Evanescent Modes and Step-like Acoustic Black Holes

Abstract

We consider a model of an acoustic black hole formed by a quasi-one dimensional Bose–Einstein condensate with a step-like horizon. This system is analyzed by solving the corresponding Bogoliubov–de Gennes equation with an appropriate matching condition at the jump. When the step is between a subsonic and supersonic flow, a sonic horizon develops and in addition to the scattering coefficients we compute the distribution of the accompanying analogue Hawking radiation. Additionally, in response to the abrupt variation in flow and non-linear Bogoliubov dispersion relation, evanescent solutions of the Bogoliubov–de Gennes equation also appear and decay out from the horizon. We bound this decay length and show that these modes produce a modulation of observables outside the event horizon by their interference with outgoing Hawking flux.
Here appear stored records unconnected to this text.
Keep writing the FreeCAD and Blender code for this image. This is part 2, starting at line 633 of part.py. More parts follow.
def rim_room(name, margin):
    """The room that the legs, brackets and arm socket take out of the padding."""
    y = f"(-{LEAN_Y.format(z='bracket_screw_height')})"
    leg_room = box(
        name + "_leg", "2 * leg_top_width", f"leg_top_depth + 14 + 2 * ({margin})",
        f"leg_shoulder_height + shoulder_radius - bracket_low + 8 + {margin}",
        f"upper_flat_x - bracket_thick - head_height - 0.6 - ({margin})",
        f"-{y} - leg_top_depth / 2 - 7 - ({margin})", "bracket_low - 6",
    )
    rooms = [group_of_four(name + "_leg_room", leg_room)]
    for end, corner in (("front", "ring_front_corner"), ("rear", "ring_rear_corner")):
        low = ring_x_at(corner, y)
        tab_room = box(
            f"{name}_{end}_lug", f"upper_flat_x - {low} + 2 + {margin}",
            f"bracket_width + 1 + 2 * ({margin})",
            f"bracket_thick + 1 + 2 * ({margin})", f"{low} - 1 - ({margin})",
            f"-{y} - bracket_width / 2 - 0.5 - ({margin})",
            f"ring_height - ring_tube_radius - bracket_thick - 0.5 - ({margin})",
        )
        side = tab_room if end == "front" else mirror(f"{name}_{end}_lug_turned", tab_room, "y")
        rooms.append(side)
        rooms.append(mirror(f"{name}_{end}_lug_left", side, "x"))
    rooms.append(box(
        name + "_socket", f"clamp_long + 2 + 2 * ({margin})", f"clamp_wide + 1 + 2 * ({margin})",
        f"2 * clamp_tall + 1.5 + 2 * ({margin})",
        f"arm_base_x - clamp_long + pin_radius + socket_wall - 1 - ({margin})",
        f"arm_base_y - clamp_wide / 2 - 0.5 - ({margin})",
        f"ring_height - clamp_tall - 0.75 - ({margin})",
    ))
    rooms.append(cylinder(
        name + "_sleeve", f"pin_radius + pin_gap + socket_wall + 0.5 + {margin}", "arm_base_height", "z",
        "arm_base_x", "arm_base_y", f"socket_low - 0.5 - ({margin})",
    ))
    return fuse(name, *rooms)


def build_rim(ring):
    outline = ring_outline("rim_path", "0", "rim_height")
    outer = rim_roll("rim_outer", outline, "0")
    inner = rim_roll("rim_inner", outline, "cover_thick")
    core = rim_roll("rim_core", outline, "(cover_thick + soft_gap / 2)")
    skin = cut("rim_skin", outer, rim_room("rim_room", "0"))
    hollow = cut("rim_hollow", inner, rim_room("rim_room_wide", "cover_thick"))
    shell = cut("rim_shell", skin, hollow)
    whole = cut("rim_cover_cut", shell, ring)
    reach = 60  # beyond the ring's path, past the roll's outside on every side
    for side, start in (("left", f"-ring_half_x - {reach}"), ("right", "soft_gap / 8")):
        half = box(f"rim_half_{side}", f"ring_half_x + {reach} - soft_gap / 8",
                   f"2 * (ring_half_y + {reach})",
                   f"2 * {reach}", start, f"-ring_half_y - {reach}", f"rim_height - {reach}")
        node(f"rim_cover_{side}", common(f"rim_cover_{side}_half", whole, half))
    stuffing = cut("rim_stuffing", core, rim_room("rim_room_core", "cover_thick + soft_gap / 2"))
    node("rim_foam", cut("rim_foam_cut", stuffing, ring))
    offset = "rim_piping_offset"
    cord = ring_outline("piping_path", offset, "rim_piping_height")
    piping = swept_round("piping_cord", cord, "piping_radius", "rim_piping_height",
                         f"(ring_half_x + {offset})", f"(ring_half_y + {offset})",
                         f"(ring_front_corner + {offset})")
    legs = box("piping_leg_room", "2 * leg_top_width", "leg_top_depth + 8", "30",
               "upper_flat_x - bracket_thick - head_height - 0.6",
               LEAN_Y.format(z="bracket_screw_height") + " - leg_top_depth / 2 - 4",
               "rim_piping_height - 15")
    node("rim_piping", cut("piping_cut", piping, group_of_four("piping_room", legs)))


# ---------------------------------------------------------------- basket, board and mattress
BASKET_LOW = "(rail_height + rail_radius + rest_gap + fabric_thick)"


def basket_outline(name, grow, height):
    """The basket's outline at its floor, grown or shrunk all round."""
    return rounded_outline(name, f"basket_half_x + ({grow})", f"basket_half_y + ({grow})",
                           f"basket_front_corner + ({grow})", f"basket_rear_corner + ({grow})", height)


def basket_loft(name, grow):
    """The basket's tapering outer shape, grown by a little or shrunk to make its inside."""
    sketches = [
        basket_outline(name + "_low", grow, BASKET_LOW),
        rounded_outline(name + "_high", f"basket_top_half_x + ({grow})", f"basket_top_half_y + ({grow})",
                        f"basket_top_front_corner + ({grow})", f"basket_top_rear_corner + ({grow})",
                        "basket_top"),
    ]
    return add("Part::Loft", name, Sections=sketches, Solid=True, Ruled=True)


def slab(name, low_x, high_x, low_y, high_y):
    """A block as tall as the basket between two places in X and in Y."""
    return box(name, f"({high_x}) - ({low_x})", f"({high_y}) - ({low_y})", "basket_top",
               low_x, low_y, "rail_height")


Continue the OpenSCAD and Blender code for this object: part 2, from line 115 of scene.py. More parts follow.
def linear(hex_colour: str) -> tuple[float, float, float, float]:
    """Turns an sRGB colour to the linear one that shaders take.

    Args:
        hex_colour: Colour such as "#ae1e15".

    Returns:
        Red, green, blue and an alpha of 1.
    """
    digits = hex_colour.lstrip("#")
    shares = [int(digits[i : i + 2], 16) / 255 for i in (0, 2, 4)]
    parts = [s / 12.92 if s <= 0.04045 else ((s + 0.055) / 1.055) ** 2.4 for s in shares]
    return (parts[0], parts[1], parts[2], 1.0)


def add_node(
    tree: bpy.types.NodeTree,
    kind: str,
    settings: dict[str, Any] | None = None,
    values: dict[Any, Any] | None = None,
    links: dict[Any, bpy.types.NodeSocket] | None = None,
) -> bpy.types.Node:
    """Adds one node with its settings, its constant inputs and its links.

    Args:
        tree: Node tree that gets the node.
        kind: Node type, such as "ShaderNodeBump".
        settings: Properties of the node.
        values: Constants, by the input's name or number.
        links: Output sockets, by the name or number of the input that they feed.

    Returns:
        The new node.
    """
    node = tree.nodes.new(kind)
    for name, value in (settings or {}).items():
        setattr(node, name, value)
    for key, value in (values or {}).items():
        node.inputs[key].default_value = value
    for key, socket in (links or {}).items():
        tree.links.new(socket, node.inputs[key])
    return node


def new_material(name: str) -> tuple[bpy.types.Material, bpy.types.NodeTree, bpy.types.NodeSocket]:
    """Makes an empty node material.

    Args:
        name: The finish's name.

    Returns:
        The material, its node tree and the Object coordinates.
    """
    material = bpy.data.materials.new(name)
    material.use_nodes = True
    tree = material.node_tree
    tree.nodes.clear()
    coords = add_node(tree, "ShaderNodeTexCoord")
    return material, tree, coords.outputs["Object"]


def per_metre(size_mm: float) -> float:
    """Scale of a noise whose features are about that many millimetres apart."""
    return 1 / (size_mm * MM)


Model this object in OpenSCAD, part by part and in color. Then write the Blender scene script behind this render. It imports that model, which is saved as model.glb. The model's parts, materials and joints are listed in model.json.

We go further and find specific superpositions of ingoing eigenmodes which exhibit coherent cancellation of the Hawking flux outside the horizon but nevertheless have evanescent support outside the black hole. We conclude by speculating that when quasiparticle interactions are included, evanescent modes may yield a leakage of information across the event horizon via interactions between the real outgoing Hawking flux and the virtual evanescent modes, and that we may expect this as a generic feature of models which break Lorentz invariance at the UV (Planck) scale.